🤖 AI Summary
This work addresses multi-label learning under incomplete supervision—where labels may be correct, incorrect, or unknown. To model the ambiguous and complex dependencies between instances and labels, we propose the Semantic Co-occurrence Insight Network (SCINet). SCINet integrates a dual-dominant prompting module, a cross-modal feature fusion mechanism, and an intrinsic semantic enhancement strategy. It jointly leverages pre-trained multimodal foundations, text–image correlation modeling, label co-occurrence pattern mining, and diverse image augmentations. Extensive experiments on four mainstream benchmark datasets demonstrate that SCINet significantly outperforms existing state-of-the-art methods in classification accuracy.
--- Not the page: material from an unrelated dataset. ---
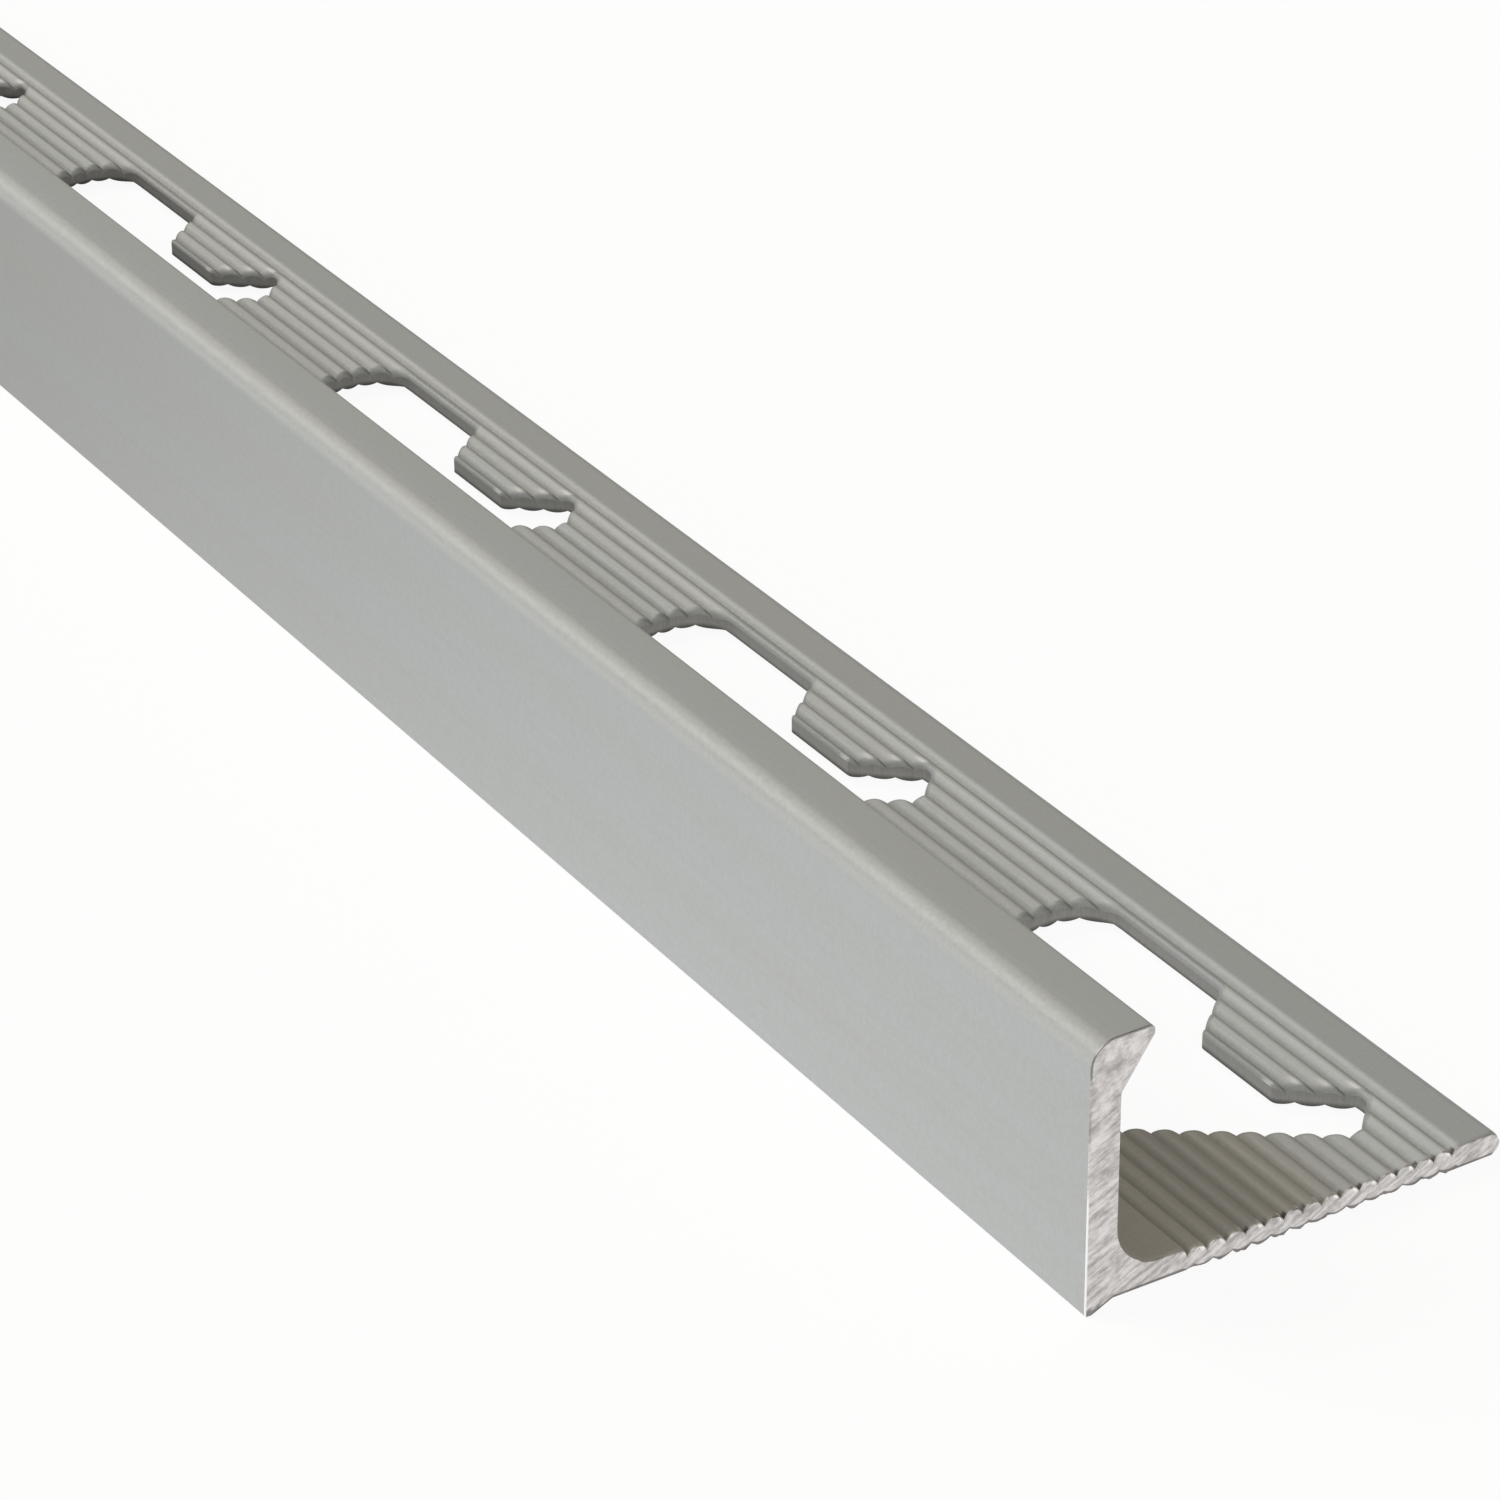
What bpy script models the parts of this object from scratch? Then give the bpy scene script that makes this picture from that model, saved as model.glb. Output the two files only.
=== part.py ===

Moreover, it exhibits superior robustness and discriminative capability under noisy and missing-label conditions, validating its effectiveness in handling real-world weak supervision scenarios.
📝 Abstract
Partial multi-label learning aims to extract knowledge from incompletely annotated data, which includes known correct labels, known incorrect labels, and unknown labels. The core challenge lies in accurately identifying the ambiguous relationships between labels and instances. In this paper, we emphasize that matching co-occurrence patterns between labels and instances is key to addressing this challenge. To this end, we propose Semantic Co-occurrence Insight Network (SCINet), a novel and effective framework for partial multi-label learning. Specifically, SCINet introduces a bi-dominant prompter module, which leverages an off-the-shelf multimodal model to capture text-image correlations and enhance semantic alignment. To reinforce instance-label interdependencies, we develop a cross-modality fusion module that jointly models inter-label correlations, inter-instance relationships, and co-occurrence patterns across instance-label assignments. Moreover, we propose an intrinsic semantic augmentation strategy that enhances the model's understanding of intrinsic data semantics by applying diverse image transformations, thereby fostering a synergistic relationship between label confidence and sample difficulty. Extensive experiments on four widely-used benchmark datasets demonstrate that SCINet surpasses state-of-the-art methods.